:: TASK OBJECTIVE ::
In the material below, find all lines with the string "joints" and copy them.

----------------------------------------

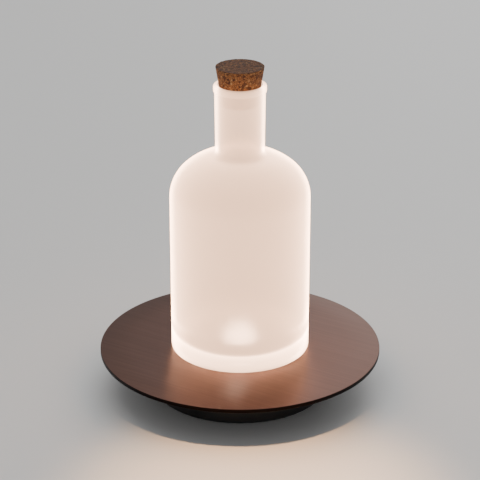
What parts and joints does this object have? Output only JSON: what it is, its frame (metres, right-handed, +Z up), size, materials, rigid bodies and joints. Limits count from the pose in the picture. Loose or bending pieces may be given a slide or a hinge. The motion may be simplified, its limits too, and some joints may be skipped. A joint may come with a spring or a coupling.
{
  "type": "frosted bottle lamp",
  "caption": "Corked frosted-glass bottle lit from below, lifted off a round brushed bronze plate on a black foot that holds its LED, battery and button.",
  "frame": {"origin": "on the surface the lamp stands on, at the bottle's axis", "axes": "+Z up along the bottle's axis, +Y towards the side with the charging inlet and the button, +X to the right seen from the front"},
  "size_m": [0.18, 0.18, 0.2159],
  "materials": {
    "frosted_glass": "acid-etched satin glass",
    "cork": "agglomerated cork, matt",
    "bronze_plate": "brushed, bronze-brown anodised",
    "silicone": "matt silicone",
    "opal_plastic": "opal diffuser, lit from inside",
    "black_plastic": "moulded, fine texture",
    "black_metal": "satin powder coat",
    "black_rubber": "matt",
    "turned_aluminium": "turned",
    "zinc_steel": "zinc plated",
    "white_board": "white solder mask on aluminium",
    "led_phosphor": "phosphor-filled silicone, lit",
    "green_board": "solder mask on glass epoxy",
    "chip_epoxy": "moulded epoxy",
    "tinned_steel": "tinned",
    "ferrite": "pressed ferrite",
    "white_nylon": "moulded nylon",
    "button_plastic": "satin",
    "battery_foil": "laminated pouch foil",
    "foam": "closed-cell foam tape",
    "red_sleeve": "PVC sleeve",
    "black_sleeve": "PVC sleeve"
  },
  "bodies": {
    "base": {"plate": "bronze_plate", "seat_ring": "silicone", "lens": "opal_plastic", "lens_ring": "black_plastic", "led_module": "led_phosphor", "led_board": "white_board", "heat_sink": "turned_aluminium", "foot": "black_metal", "bottom_cover": "black_plastic", "foot_pad": "black_rubber", "control_board": "green_board", "controller_module": "tinned_steel", "charger_chip": "chip_epoxy", "led_driver_chip": "chip_epoxy", "inductor": "ferrite", "capacitor": "tinned_steel", "led_connector": "white_nylon", "battery_connector": "white_nylon", "charging_inlet": "tinned_steel", "inlet_tongue": "chip_epoxy", "switch_body": "chip_epoxy", "battery": "battery_foil", "battery_pad": "foam", "battery_wire_red": "red_sleeve", "battery_wire_black": "black_sleeve", "led_wire_red": "red_sleeve", "led_wire_black": "black_sleeve", "sink_screw_1": "zinc_steel", "sink_screw_2": "zinc_steel", "sink_screw_3": "zinc_steel", "plate_screw_1": "zinc_steel", "plate_screw_2": "zinc_steel", "plate_screw_3": "zinc_steel", "lens_screw_1": "zinc_steel", "lens_screw_2": "zinc_steel", "cover_screw_1": "zinc_steel", "cover_screw_2": "zinc_steel", "cover_screw_3": "zinc_steel", "cover_screw_4": "zinc_steel", "board_screw_1": "zinc_steel", "board_screw_2": "zinc_steel", "board_screw_3": "zinc_steel"},
    "bottle": {"bottle": "frosted_glass"},
    "stopper": {"stopper": "cork"},
    "button": {"button_cap": "button_plastic", "switch_plunger": "white_nylon"}
  },
  "joints": [
    {"name": "bottle_lift", "type": "slide", "parent": "base", "child": "bottle", "axis": [0, 0, 1], "range_m": [0, 0.06]},
    {"name": "stopper_pull", "type": "slide", "parent": "bottle", "child": "stopper", "axis": [0, 0, 1], "range_m": [0, 0.04]},
    {"name": "button_press", "type": "slide", "parent": "base", "child": "button", "axis": [0, -1, 0], "range_m": [0, 0.0006], "stiffness_N_per_m": 1500}
  ]
}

----------------------------------------

:: EXERCISE RESULT ::
What parts and joints does this object have? Output only JSON: what it is, its frame (metres, right-handed, +Z up), size, materials, rigid bodies and joints. Limits count from the pose in the picture. Loose or bending pieces may be given a slide or a hinge. The motion may be simplified, its limits too, and some joints may be skipped. A joint may come with a spring or a coupling.
  "joints": [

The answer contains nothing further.